Court of Appeal Allows Ontario Class Action to Include Absent Foreign Claimants: Part 1
23 October 2017
By Khrystina McMillan
This is the first of a two-part post on the Court of Appeal’s decision in Airia Brands Inc. v Air Canada. This week’s post will canvass the background to the action and summarize the framework provided by by the Court of Appeal for establishing jurisdiction over absent foreign claimants. Next week’s post will go into greater detail on the Court of Appeal’s analysis of the real and substantial connection test for jurisdiction over class proceedings, and explain the difference between the “real and substantial connection” and “forum non conveniens” tests.
In a decision released Monday, October 17, 2017, the Ontario Court of Appeal set out the test for determining jurisdiction over absent foreign claimants in a class action. In Airia Brands Inc. v Air Canada
, the plaintiffs allege that the defendant airlines participated in a conspiracy to increase the price of air freight shipping services between 2000 and 2006, and sought an order certifying a class action with a class that included absent foreign claimants. The Court of Appeal overturned the motion judge’s decision
that Ontario did not have jurisdiction over the absent foreign claimants, and set out the test for determining jurisdiction in such cases.
The Alleged Conspiracy: The representative plaintiffs allege that the defendant airlines conspired to limit or unduly lessen the supply of air freight shipping services, or to enhance unreasonably the price of associated fuel and security charges. Although the action had originally involved claims against other respondents, those claims have been settled leaving only three defendants remaining: Air Canada, AC Cargo Limited Partnership, and British Airways PLC.
The conspiracy has been the subject of guilty pleas and judicial findings of guilt around the world, including Canada. A parallel class proceeding was commenced in the United States over a decade ago, and was certified in 2015. The certified class in the U.S. proceedings is a global class, including both domestic and foreign purchasers of air freight services. In certifying the class action, the U.S. court specifically considered whether foreign plaintiffs had standing to bring claims under the applicable U.S. law, holding that they did; however the court declined to exercise jurisdiction over the claims brought under European law on the grounds of forum non conveniens (inconvenient forum) and international comity.
The class that the representative plaintiffs in the Canadian action sought to certify was subject to two exceptions: (1) persons who commenced litigation outside of Canada prior to the conclusion of the trial of common issues; and (2) persons and shipments that fell within the scope of the proposed class actions that had been commenced in the United States and Australia.

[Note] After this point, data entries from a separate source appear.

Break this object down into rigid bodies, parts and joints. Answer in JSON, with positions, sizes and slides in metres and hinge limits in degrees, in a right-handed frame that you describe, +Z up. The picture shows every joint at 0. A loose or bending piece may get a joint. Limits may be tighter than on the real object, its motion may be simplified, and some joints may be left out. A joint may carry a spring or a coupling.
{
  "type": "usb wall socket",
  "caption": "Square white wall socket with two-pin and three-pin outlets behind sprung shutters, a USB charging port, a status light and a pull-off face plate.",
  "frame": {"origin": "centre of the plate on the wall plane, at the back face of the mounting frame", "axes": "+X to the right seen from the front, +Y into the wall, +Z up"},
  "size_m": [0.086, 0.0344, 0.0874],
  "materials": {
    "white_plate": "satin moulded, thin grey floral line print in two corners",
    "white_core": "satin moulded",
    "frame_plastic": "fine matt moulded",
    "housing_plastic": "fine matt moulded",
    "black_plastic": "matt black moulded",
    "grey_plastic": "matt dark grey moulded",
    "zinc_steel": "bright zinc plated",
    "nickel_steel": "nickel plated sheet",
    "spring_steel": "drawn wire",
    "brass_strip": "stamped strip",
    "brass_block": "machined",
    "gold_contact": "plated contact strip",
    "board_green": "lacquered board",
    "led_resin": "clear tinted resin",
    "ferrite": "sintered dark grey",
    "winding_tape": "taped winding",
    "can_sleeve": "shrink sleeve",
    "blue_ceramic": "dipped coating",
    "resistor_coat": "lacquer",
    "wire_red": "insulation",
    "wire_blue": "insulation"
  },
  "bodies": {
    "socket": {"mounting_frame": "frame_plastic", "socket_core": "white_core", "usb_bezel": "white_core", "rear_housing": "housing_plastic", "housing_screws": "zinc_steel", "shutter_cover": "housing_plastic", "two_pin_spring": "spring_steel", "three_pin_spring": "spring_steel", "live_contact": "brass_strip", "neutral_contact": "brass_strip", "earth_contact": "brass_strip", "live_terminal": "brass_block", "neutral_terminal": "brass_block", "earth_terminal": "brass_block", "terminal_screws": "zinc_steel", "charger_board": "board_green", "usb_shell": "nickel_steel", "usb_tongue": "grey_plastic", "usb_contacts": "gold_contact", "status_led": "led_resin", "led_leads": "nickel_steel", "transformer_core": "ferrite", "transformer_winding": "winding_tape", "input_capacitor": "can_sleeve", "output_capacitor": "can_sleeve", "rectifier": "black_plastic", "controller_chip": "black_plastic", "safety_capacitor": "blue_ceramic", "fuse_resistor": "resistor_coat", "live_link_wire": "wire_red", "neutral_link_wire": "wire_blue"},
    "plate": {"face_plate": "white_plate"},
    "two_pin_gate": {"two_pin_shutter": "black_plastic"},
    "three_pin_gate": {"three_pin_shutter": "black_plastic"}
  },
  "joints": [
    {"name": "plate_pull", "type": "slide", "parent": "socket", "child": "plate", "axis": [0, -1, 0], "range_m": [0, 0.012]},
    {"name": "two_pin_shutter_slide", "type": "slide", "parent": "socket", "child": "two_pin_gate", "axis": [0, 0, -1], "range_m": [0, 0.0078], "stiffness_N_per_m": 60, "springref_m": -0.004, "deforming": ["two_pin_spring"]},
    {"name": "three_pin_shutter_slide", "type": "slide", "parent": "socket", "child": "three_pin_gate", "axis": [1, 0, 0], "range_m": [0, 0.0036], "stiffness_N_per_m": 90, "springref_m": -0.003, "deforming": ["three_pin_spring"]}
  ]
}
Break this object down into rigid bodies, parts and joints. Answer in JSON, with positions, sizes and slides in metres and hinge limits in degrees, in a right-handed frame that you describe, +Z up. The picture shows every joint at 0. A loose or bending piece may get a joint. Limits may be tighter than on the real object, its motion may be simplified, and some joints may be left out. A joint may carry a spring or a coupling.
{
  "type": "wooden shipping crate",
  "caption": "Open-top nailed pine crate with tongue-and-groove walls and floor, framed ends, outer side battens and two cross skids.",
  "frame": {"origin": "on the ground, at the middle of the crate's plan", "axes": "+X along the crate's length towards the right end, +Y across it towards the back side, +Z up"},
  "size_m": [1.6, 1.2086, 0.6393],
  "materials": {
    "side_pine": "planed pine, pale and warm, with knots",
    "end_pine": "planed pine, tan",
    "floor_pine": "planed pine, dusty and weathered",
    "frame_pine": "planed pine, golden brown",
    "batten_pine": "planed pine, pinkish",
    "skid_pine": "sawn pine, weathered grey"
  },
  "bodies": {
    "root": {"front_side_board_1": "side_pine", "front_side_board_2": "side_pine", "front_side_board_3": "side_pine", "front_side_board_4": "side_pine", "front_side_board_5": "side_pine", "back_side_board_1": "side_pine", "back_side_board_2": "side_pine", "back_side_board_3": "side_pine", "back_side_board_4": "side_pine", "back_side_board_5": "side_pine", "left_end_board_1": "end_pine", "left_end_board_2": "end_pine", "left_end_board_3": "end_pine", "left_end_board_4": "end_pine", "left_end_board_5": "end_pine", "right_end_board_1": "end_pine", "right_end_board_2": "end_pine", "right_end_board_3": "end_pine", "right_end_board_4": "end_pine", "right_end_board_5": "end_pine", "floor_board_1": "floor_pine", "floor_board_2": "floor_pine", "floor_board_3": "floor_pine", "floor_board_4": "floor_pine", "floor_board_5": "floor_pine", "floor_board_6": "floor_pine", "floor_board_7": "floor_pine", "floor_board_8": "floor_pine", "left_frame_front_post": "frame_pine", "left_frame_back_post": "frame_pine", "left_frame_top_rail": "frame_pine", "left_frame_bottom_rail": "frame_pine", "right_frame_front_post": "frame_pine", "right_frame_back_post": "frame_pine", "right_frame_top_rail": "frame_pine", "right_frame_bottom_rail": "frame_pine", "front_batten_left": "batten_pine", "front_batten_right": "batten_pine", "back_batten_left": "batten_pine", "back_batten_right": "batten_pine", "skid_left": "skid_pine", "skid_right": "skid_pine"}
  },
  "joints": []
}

The Jurisdictional Dilemma in Class Proceedings: Cases involving class actions raise unique jurisdictional challenges. Unlike traditional litigation, which consists of an identifiable plaintiff actively selecting jurisdiction and thereby consenting to the jurisdiction, class actions involve at least one representative plaintiff and, frequently, unidentified members of a larger class. Indeed, the purpose of class actions is, in part, to confer a benefit on absent class members. It is therefore difficult to reconcile class actions that include unidentified claimants with traditional approaches to jurisdiction, as a real and substantial connection on an individualized basis may be elusive.
Two very different approaches have emerged to address this jurisdictional dilemma. The “expansive” approach focuses on the commonalty of interest between the claims of resident and non-resident class members, but has been criticized as being artificial and for conflating the test for certification (which requires common issues) with the test for jurisdiction. The “restrictive” approach, on the other hand, requires a real and substantial connection between the non-resident class members and the adjudicating forum, beyond common interests with the resident class members. The difficulty with this approach is that it is “almost impossible” for a court to assert jurisdiction over a non-resident class member due to a lack of actual connection between such a class member and the adjudicating forum.

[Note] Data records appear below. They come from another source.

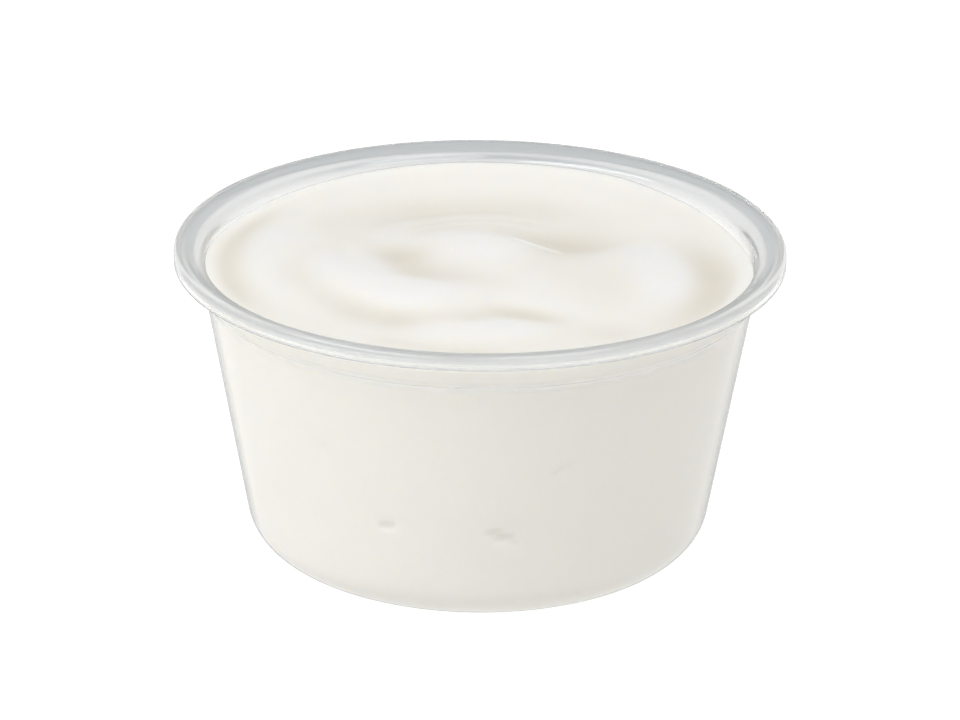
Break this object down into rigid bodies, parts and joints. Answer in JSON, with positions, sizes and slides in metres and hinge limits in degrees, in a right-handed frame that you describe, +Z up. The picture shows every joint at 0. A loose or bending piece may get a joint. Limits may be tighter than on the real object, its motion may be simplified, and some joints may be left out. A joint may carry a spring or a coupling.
{
  "type": "sour cream tub",
  "caption": "Small open round plastic tub with a rolled rim and sloping wall, filled nearly to the top with swirled sour cream.",
  "frame": {"origin": "middle of the underside, on the surface the tub stands on", "axes": "+Z up through the middle of the tub, +X to the right and +Y away from the viewer as pictured"},
  "size_m": [0.062, 0.062, 0.0318],
  "materials": {
    "tub_plastic": "see-through milky plastic with a soft shine",
    "sour_cream": "smooth, thick, slightly shiny cream"
  },
  "bodies": {
    "root": {"tub": "tub_plastic", "cream": "sour_cream"}
  },
  "joints": []
}
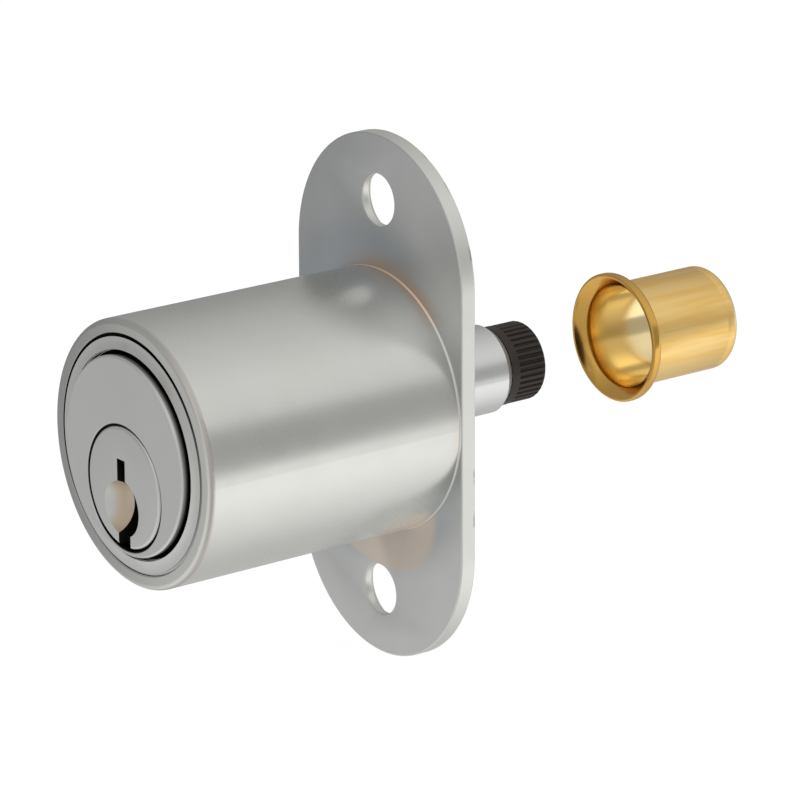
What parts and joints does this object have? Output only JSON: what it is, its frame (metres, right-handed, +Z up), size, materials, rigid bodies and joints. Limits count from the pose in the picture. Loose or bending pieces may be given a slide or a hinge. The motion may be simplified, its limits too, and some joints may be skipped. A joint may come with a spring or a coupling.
{
  "type": "plunger lock",
  "caption": "Push-in cylinder lock in a round flanged barrel, with a ribbed plunger at the back and a loose flanged strike bush.",
  "frame": {"origin": "on the barrel's axis, in the flange face that lies against the door, midway between the two screw holes", "axes": "-Y along the lock axis towards the lock face and the key, +Y the way the plunger points, +Z up along the flange's long side"},
  "size_m": [0.0284, 0.0766, 0.0564],
  "materials": {
    "satin_chrome_barrel": "satin chrome plating, fine turned",
    "satin_chrome_plate": "satin chrome plating on sheet steel",
    "satin_chrome_face": "satin chrome plating, blasted face",
    "satin_chrome_shaft": "satin plated steel, turned",
    "zinc_plated_steel": "bright zinc plating",
    "plain_steel": "ground steel",
    "spring_steel": "drawn spring wire",
    "black_oxide_steel": "matt black oxide",
    "bearing_brass": "turned brass",
    "polished_brass": "polished drawn brass"
  },
  "bodies": {
    "barrel": {"housing": "satin_chrome_barrel", "flange_plate": "satin_chrome_plate", "end_cap": "zinc_plated_steel", "guide_bush": "bearing_brass", "return_spring": "spring_steel"},
    "carrier": {"carrier": "satin_chrome_face", "back_plate": "zinc_plated_steel", "back_screws": "zinc_plated_steel", "guide_pin": "zinc_plated_steel", "core_screw": "zinc_plated_steel", "lock_core": "satin_chrome_face", "driver_pins": "plain_steel", "pin_springs": "spring_steel", "pin_cover": "bearing_brass", "latch_spring": "spring_steel", "plunger_shaft": "satin_chrome_shaft", "plunger_tip": "black_oxide_steel"},
    "plug": {"plug": "satin_chrome_face", "key_pins": "bearing_brass", "plug_clip": "spring_steel", "cam": "zinc_plated_steel", "cam_screw": "zinc_plated_steel"},
    "latch": {"latch_bolt": "plain_steel"},
    "strike": {"strike_bush": "polished_brass"}
  },
  "joints": [
    {"name": "cylinder_push", "type": "slide", "parent": "barrel", "child": "carrier", "axis": [0, 1, 0], "range_m": [-0.011, 0], "deforming": ["return_spring"]},
    {"name": "key_turn", "type": "hinge", "parent": "carrier", "child": "plug", "pos_m": [0, -0.032, -0.00333], "axis": [0, 1, 0], "range_deg": [0, 90]},
    {"name": "latch_slide", "type": "slide", "parent": "carrier", "child": "latch", "axis": [0, 0, -1], "range_m": [0, 0.00105], "deforming": ["latch_spring"]},
    {"name": "bush_slide", "type": "slide", "parent": "barrel", "child": "strike", "axis": [0, 1, 0], "range_m": [-0.0225, 0]}
  ],
  "couplings": [
    {"joint": "latch_slide", "follows": "key_turn", "m_per_rad": 0.00066845}
  ]
}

Another view, reflected in American case law and the Court of Appeal’s 2005 decision in Currie v McDonald’s Restaurants of Canada Ltd.,
allows jurisdiction over a plaintiff class that includes non-resident persons with no connection to the forum state provided they have been given adequate notice plus an opportunity to be heard, an opportunity to opt out of the action, and adequate representation by the representative plaintiff. This approach has been criticized, however, for being based on due process rather than the legal doctrine of extraterritoriality.
The Test for Jurisdiction over Absent Foreign Claimants in Class Proceedings: The Court of Appeal’s framework for establishing jurisdiction over absent foreign claimants in class proceedings addresses the above-described dilemma. It ensures the protection of the values of order and fairness, while also serving the objectives that lie at the heart of class actions.
In Airia Brands Inc. v Air Canada, the Court of Appeal held that jurisdiction may be established over absent foreign claimants where:
1. There is a real and substantial connection between the subject matter of the action and Ontario, and jurisdiction exists over the representative plaintiff and the defendants;
2. There are common issues between the claims of the representative plaintiff and the absent foreign claimants; and
3. The procedural safeguards (described in Currie) of adequacy of representation, adequacy of notice, and the right to opt out are provided, thereby serving to enhance the real and substantial framework between the absent foreign claimants and Ontario.